Have you seen posts on social media that extol the virtues of grabbing a wine bottle to deal with the stress of motherhood? Wine mom culture is prevalent in media, especially if you are in any parenting group online. This culture creates many problems. This includes normalizing alcohol abuse, promoting alcohol as a self-medication method, and leading to alcohol dependence. At The Right Step Hill Country, we want you to help become more aware of the dangers of wine culture and offer assistance from our substance abuse treatment programs should you need additional help.
Normalizing Wine Mom Culture
Wine mom culture does not promote drinking in moderation, which is, at most, a glass of wine. Instead, it talks up drinking an entire bottle after a hard day taking care of children, working, cooking, cleaning, and other daily activities. Some people use that amount in a tongue in cheek fashion. However, others are completely serious about it and readily go through that amount.
Drinking that much every day puts mothers on a fast road towards alcohol dependency. It’s also difficult to be an effective parent under the influence of alcohol. This is especially true if an emergency happens after they’ve started drinking. The mother’s judgment, balance, and ability to communicate and drive are all compromised in this situation.

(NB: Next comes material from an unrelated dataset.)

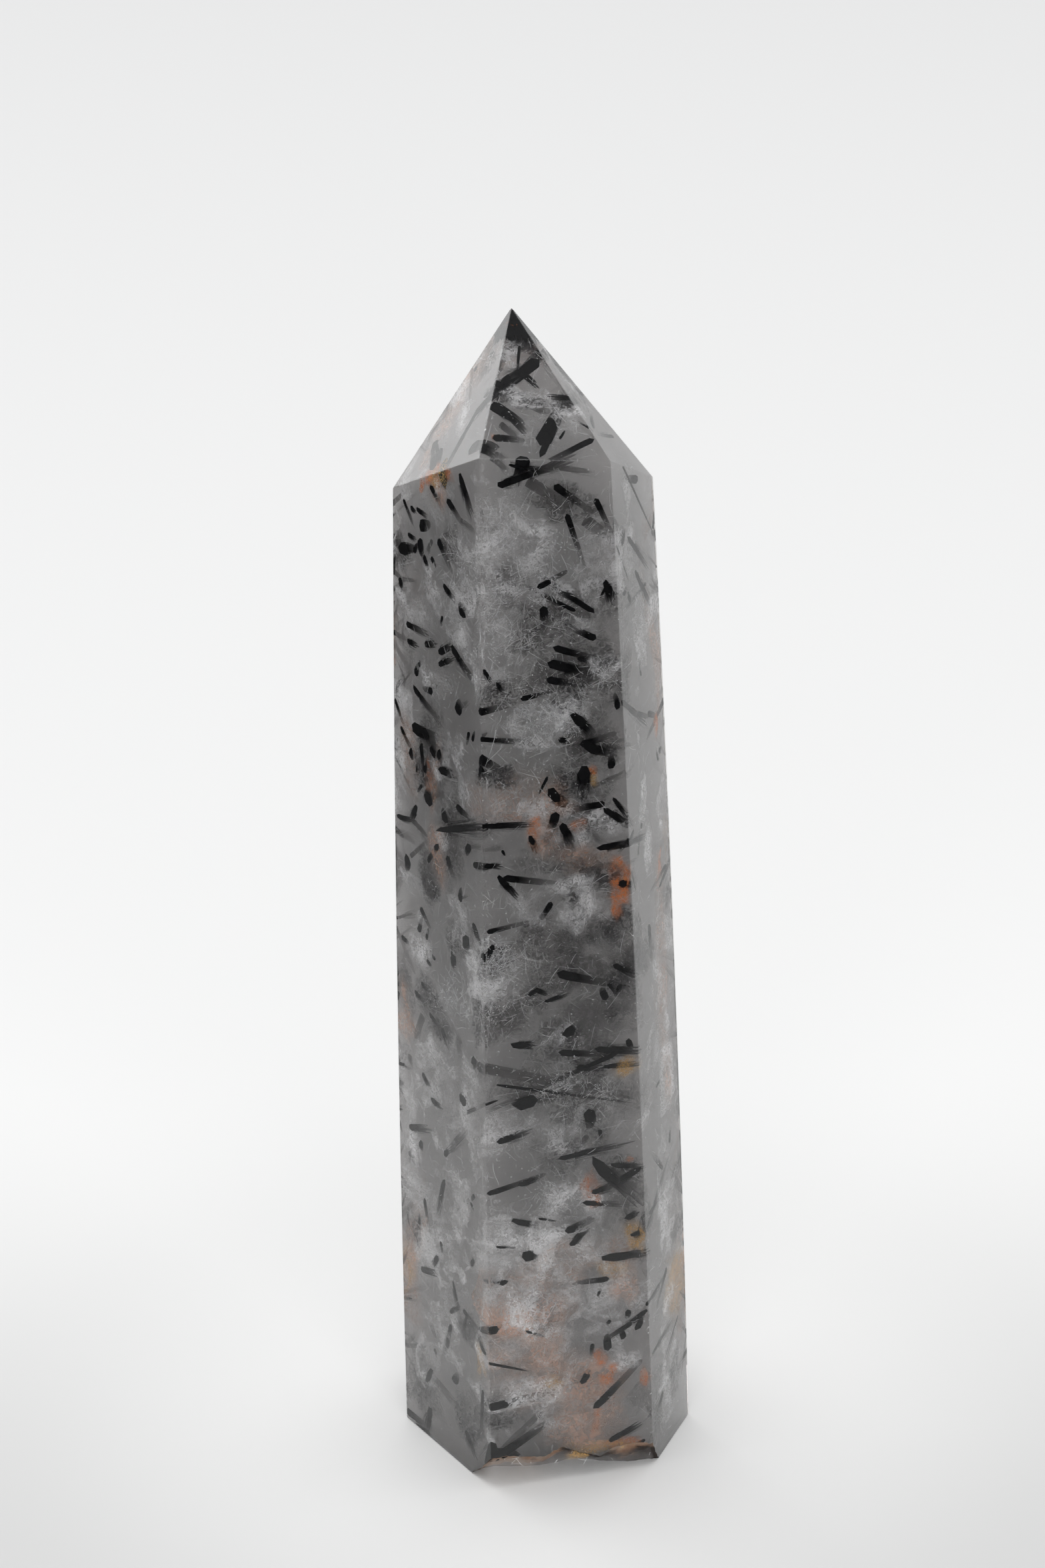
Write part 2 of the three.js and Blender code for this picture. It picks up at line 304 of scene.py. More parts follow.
def addFloor():
    bm = bmesh.new()
    sides, radius = stage["floorSides"], stage["floorRadius"]
    bmesh.ops.create_circle(bm, cap_ends=True, segments=sides, radius=radius)
    floor = newObject("paleFloor", meshFromBmesh("paleFloor", bm))
    floor.location.z = -stage["floorDrop"]
    floor.data.materials.append(sweepMaterial())


def addRoom():
    world = bpy.data.worlds.new("softRoom")
    world.use_nodes = True
    tree = world.node_tree
    turn = vectors(tree, "DOT_PRODUCT", node(tree, "TexCoord")["Generated"], stage["roomTurn"])
    glow = ramp(tree, turn, *stage["roomBand"], stage["roomFront"], stage["roomBack"])
    background = tree.nodes["Background"].inputs
    background["Color"].default_value = stage["roomColour"]
    tree.links.new(glow, background["Strength"])
    scene.world = world


def addSoftBoxes():
    for name, box in softBoxes.items():
        light = bpy.data.lights.new(name, "AREA")
        light.shape = "RECTANGLE"
        light.size, light.size_y = box["size"]
        light.energy = box["power"]
        lamp = newObject(name, light)
        lamp.location = box["at"]
        towards = Vector(softBoxAim) - lamp.location
        lamp.rotation_euler = towards.to_track_quat("-Z", "Y").to_euler()


# The cards fade out at their borders, so no reflection ends in a line
def cardMaterial(name, cover):
    material, tree, shader = newMaterial(name, {"Base Color": cardColour, "Specular IOR Level": 0.0})
    middle = vectors(tree, "SUBTRACT", node(tree, "TexCoord")["Generated"], squareMiddle)
    away = vectors(tree, "ABSOLUTE", middle)
    most = maths(tree, "MAXIMUM", axisOf(tree, away, "X"), axisOf(tree, away, "Y"))
    tree.links.new(ramp(tree, most, *cardFade, cover, 0), shader["Alpha"])
    return material


def addDarkCards():
    for name, card in darkCards.items():
        (x0, y0), (x1, y1) = card["from"], card["to"]
        bm = bmesh.new()
        corners = ((x0, y0), (x1, y0), (x1, y1), (x0, y1))
        bm.faces.new([bm.verts.new((x, y, card["height"])) for x, y in corners])
        piece = newObject(name, meshFromBmesh(name, bm))
        piece.data.materials.append(cardMaterial(name, card["cover"]))
        hideFrom(piece, "camera", "diffuse", "transmission", "volume_scatter", "shadow")


addFloor()
addRoom()
addSoftBoxes()
addDarkCards()
scene.view_settings.view_transform = "Standard"
print("stage and lights set")

# The rough skin left along the bottom of the front face: share of the way along the edge, how
# high the break reaches on the face and how deep on the base, in mm
roughSkin = {
    "stops": (
        (-0.3, 0.3, 1.6), (0.0, 2.8, 3.4), (0.1, 2.9, 3.3), (0.22, 2.6, 2.9),
        (0.34, 2.5, 2.5), (0.45, 3.0, 2.7), (0.54, 2.3, 2.9), (0.66, 1.7, 2.2),
        (0.75, 2.2, 1.6), (0.86, 2.3, 1.3), (1.0, 2.3, 1.1), (1.15, 1.0, 0.8),
    ),
    "steps": 170,
    "roundSteps": 26,
    "lumps": (0.55, 0.22),  # how close together they are, and how high in mm
    "grit": (3.1, 0.06),
    "swell": 0.7,
    "octaves": 3,
    "outside": 2.0,  # how far its cutter reaches out of the stone
    "above": 0.5,
    "behind": 0.4,
}
# How the break curves from the face down to the base: shares of its depth and its height
breakCurve = ((0.0, 1.0), (0.22, 0.72), (0.5, 0.46), (0.8, 0.24), (1.0, 0.0))


def alongStops(stops, share):
    after = next((i for i, stop in enumerate(stops) if stop[0] >= share), len(stops) - 1)
    after = max(after, 1)
    a, b = stops[after - 1], stops[after]
    part = (share - a[0]) / (b[0] - a[0])
    return [lerp(a[k], b[k], part) for k in range(1, len(a))]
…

That can lead to many serious issues, especially if you’re a single parent or you’re home alone with the kids.
The Right Step Hill Country is here to provide you with options for an individual therapy program and other treatment methods so you do not have to turn to alcohol in your daily life.
Promoting Self-Medication with Alcohol
One common refrain from wine mom culture is that drinking is a must-have stress reliever to deal with parenthood. Putting wine as a necessary component in stress relief can lead to many poor coping mechanisms. Rather than developing ways to decrease and deal with stress through alternative methods, they use a glass or bottle of wine.
The wine can have a detrimental effect on medication that you’re taking, resulting in greater or decreased effects. For example, if you take certain categories of medication for depression, anxiety, and other mental illnesses, they frequently come with a warning to avoid drinking while you’re on them. Failing to heed this warning can lead to overdosing and other severe medical conditions.
At The Right Step Hill Country, we provide a mental health treatment center to help you overcome the mental health challenges in your life instead of turning to alcohol.
Positioning Alcohol Abuse as Self-care
You’ll also hear messages that encourage moms to drink to drink wine because “they deserve it” after a hard day of being a parent. It’s important for moms to get the time and opportunity to have self-care. However, centering it entirely around drinking can have a detrimental effect on your well-being. There are many other types of self-care available that can fit into a busy parenting schedule. Having a relaxing bath, reading a book, or even playing a video game are all examples of self-care that help you relax and destress.
Preying on Vulnerable Mothers
First-time mothers and single mothers are already in vulnerable positions. They have a lot more pressure on them than experienced moms and those who have parenting support from their partners or extended family. Post-pregnancy hormones increased stress due to the workload of juggling a newborn with work and other responsibilities. Additionally, feelings of isolation can all contribute to wine mom culture. First-time mothers may assume that the prevalence of wine drinking in mom groups and other parenting content is a normal thing, so they go along with the flow.
Acting as a Relapse Trigger for Sober Mothers
If you have gone through recovery and are sober, or are trying to get on the path of sobriety from a drug and alcohol detox center, participating in mom groups, blogs, and other parenting media is nearly impossible. You’ll see wine and other drinks plastered all over the place, and they can act as relapse triggers.